For the “Forever Your Girl” video, Paula Abdul worked, once again, with her regular collaborator David Fincher. (I really want to make a joke about how Paula Abdul was the original Brad Pitt, but if we’re following that logic, then previous Fincher collaborator and Number Ones artist Rick Springfield was really the original Brad Pitt, and that’s less funny.) In the “Forever Your Girl” video, Abdul plays a choreographer working with a group of kids. One of those kids is an eight-year-old Elijah Wood. (He’s the corporate-suit kid.) Wood was already a child actor and model at the time. Later that year, he made his feature-film debut in Back To The Future Part II, playing one of the kids perplexed by the video game in the Café ’80s.

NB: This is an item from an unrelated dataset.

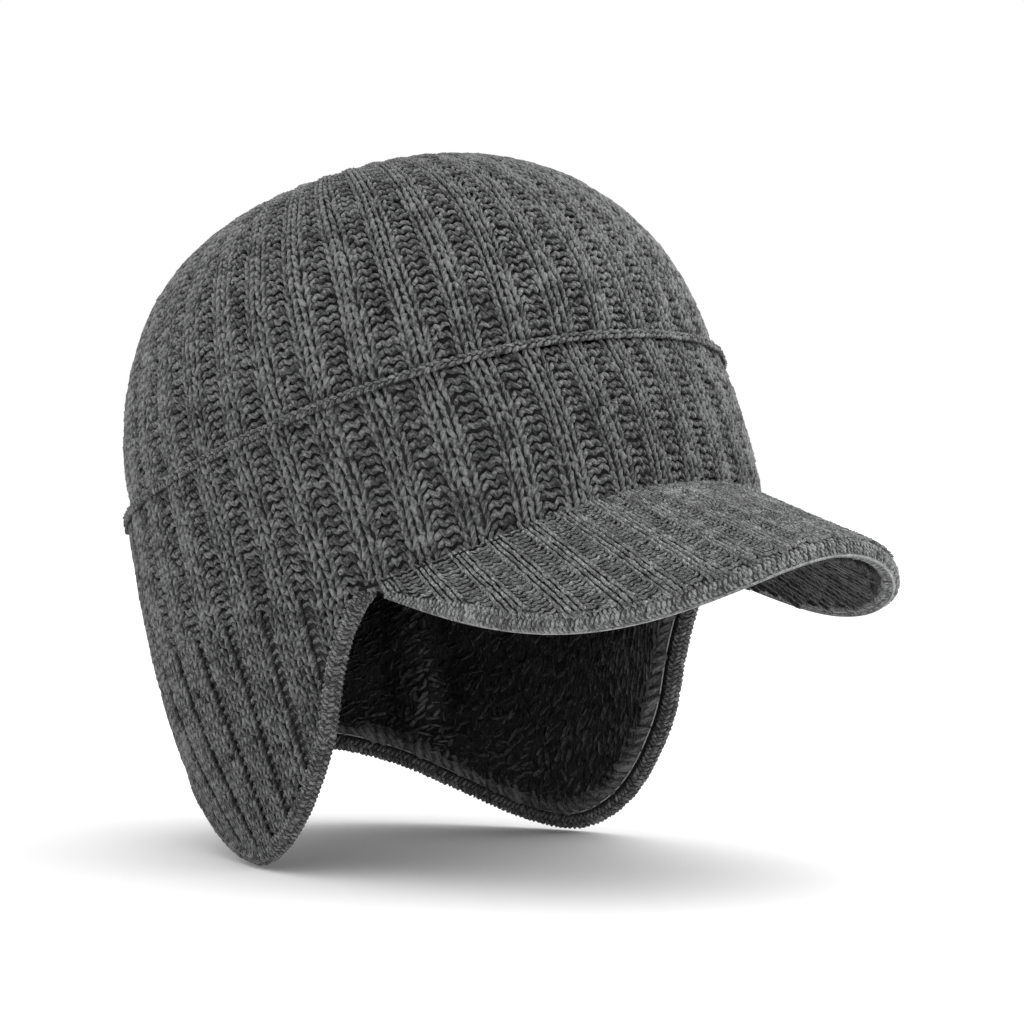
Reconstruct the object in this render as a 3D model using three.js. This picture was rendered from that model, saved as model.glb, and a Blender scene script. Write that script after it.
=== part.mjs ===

The video itself isn’t terribly visually striking, but it gives Abdul’s personality a chance to shine through. She also tap-dances, as she’d done in “Straight Up.” This time, though, she taps along with the song itself, which seems totally natural in the video and which works as further evidence that Paula Abdul knew what she was doing. We’ll see her in this column again soon.
BONUS BEATS: Wikipedia tells me that 2020’s Impractical Jokers: The Movie, a movie that I solemnly pledge to never watch, is built around the idea of these dorks going to a party with Paula Abdul. Here’s the scene where Abdul sings “Forever Your Girl” and clotheslines one of the Jokers:
THE NUMBER TWOS: Jody Watley’s urgently searching dance wailer “Real Love” peaked at #2 behind “Forever Your Girl.” That’s another hit built on Minneapolis funk; former Revolution member André Cymone co-wrote and produced the track. Just like “Forever Your Girl,” it’s got a David Fincher video. It’s an 8.